A few weeks back, I wrote an article for The Digital Reader outlining my reasons for submitting my crime novel, The Invisible Hand, to the new Kindle Scout program from Amazon. Although the campaign received terrific support, in the end the novel was not selected for a contract.Does that mean the experience was all for not? Hardly. I learned plenty in the process.

  • Solved: The Mystery of the Hot List - One of the most noticeable details lacking from Kindle Scout is a metric to gauge a campaign’s popularity. Yes, there’s a hot list of titles, but it’s refreshed every hour without any indication of how its compiled. Early in my novel’s campaign, I conducted a little experiment. I un-nominated my novel through my personal Amazon account, then re-nominated it. This sent my novel into the hot list for the next hour. What that tells me is the hot list doesn’t gauge which title is in first, second, third, etc. It measures nomination activity in the previous hour. I could be wrong, but that would mean titles with the most noms might not even be on the hot list. Interesting.
  • Amazon Keeps You in the Loop, for Better or Worse - It figured all along that Amazon would notify “Scouts” of the titles they nominated that won contracts. After all, there’s a free e-book in it for them. But what I didn’t expect, and came to find out, is they’ll also let Scouts know when a title doesn’t make the cut. Good on Amazon for keeping participants informed of what’s happening.
  • Caution: Kindle Scout can Make Rejection Public - Keeping participants informed also means news of the rejection is e-mailed directly to everyone who nominated the title. This public type of rejection might sting a little more than some writers would like. If your fragile ego can’t take that, it’d be best to avoid submitting to Kindle Scout in the first place.
  • Even if You Lose, You Win - Although my novel wasn’t picked up, the experience wasn’t a total loss. Throughout its campaign, The Invisible Hand whetted the appetite of readers who wouldn’t have otherwise heard of it. That built interest I can leverage when the novel is eventually published. I picked up Twitter followers, networked with some great people and wrote posts like this one, all while e-book sales of my backlist spiked. That’s good gravy.

Not everyone will have the same experience with Kindle Scout, but I’d say it’s a good thing overall. The writers that did win contracts should do well, and those like me will have benefited anyway. I’m still seeking a publisher for The Invisible Hand, it just won’t be through Kindle Scout.

5 Comments on Four surprising things I learned from (not) getting a contract through Kindle Scout

  1. I might add that there is no need to have read the book to vote for it.
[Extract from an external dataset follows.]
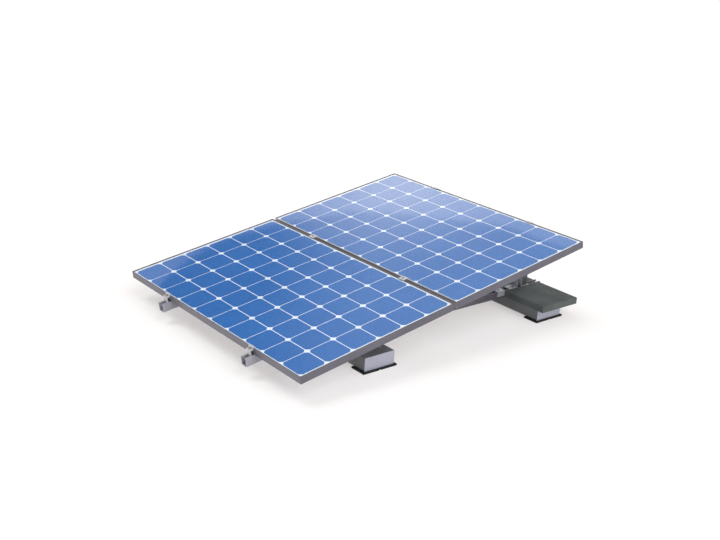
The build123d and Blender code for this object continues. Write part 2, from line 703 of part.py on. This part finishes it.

This means you need to have a great sales pitch, but not much else.

  2. So…
    Even “almost winners” get added exposure for their book that might be useful if they go ahead and self publish right after the Scout run through.
    Hmm…
    More than meets the eye there.

  3. I’ve had dealings with two people in the upper ranks of Amazon. One was even my lawyer for a few months. The company is clever, far more clever than many authors realize, and far more clever than many of its critics are aware.

    The real inner dynamics of the Kindle Scout selection as discussed above aren’t that important. I suspect that Amazon is intervening enough to make sure that it will recoup its modest $1500 investment in most cases. Amazon’s real agenda lies elsewhere.

    Amazon is using a technique called ‘redirection’ by magicians. Authors who direct their attention at winning or who console themselves with getting a bit of publicity (as above) aren’t looking in the right places. They’re being misdirected.

    Amazon’s real goal is getting authors who have books that are likely to do well to sign that terrible Kindle Scout contract, with its many restrictions and a measly 50% royalty rate. Pay too much attention to the selection process or the publicity and you miss that. You get screwed without knowing it.

    From Amazon’s perspective, that 50% Kindle Scout royalty rate is laying the ground work for what it hopes will replace Apple’s 70% royalties at all prices as the industry’s benchmark. That’ll be 50% if you give up a lot of rights, including perhaps the right to distribute through other ebook retailers. And it’ll be about 35% if you don’t go along. Never forget that 35% is already what Amazon pays if you dare to violate its wishes and price your ebook outside its narrowly defined $2.99 to $9.99 price range.

    But that 50%-if-you-give-up-a-lot contract is also a warning to authors who’re more clever than Amazon. It signals Amazon’s long-term agenda. It’s almost certainly to drive all other ebook retailers to the margins, so it can dictate royalty rates and terms to authors and publishers. It intends to create an ebook market that’s extremely lucrative for itself and to do so almost entirely at the expense of authors. I I keep telling authors over and over again, “Amazon is not your friend. Amazon’s only friend is Amazon.”

    Unfortunately, authors need to display more sense than they have thus far. A 70/30 split between creator and a retailer is quite viable. Starting with music, Apple’s been paying that since 2003 and is doing quite well. Costs of web services have declined dramatically since then, so an 80/20 split is easily possible today. Anything less, an the author/creator is getting robbed.

    Authors who want to show good sense should apply two tests to every offer from Amazon or its competitors.

    * What’s the royalty rate? It should be 65% (B&N) or better (Apple) and should apply at all price levels (B&N’s range is larger than Amazon’s). Authors should not be punished for attracting readers by offering a book for less ($0.99 or $1.99) or for creating one with such a limited audience that it has to be priced above $9.99. Flat-rate royalties are a must.

    * What are the terms? Any provision that limits what you can do with a book or how you can sell it should be rejected out-of-hand. What Amazon is attempting is to limit authors by demanding the restrictions that a full-service publisher would provide while providing few if any of those services. Refuse to be duped. Amazon is a retailer that can get buy on very low profit margins for ebooks—given its economy of scale that 20% or less. Over the next few years that’s what Amazon should be forced to accept.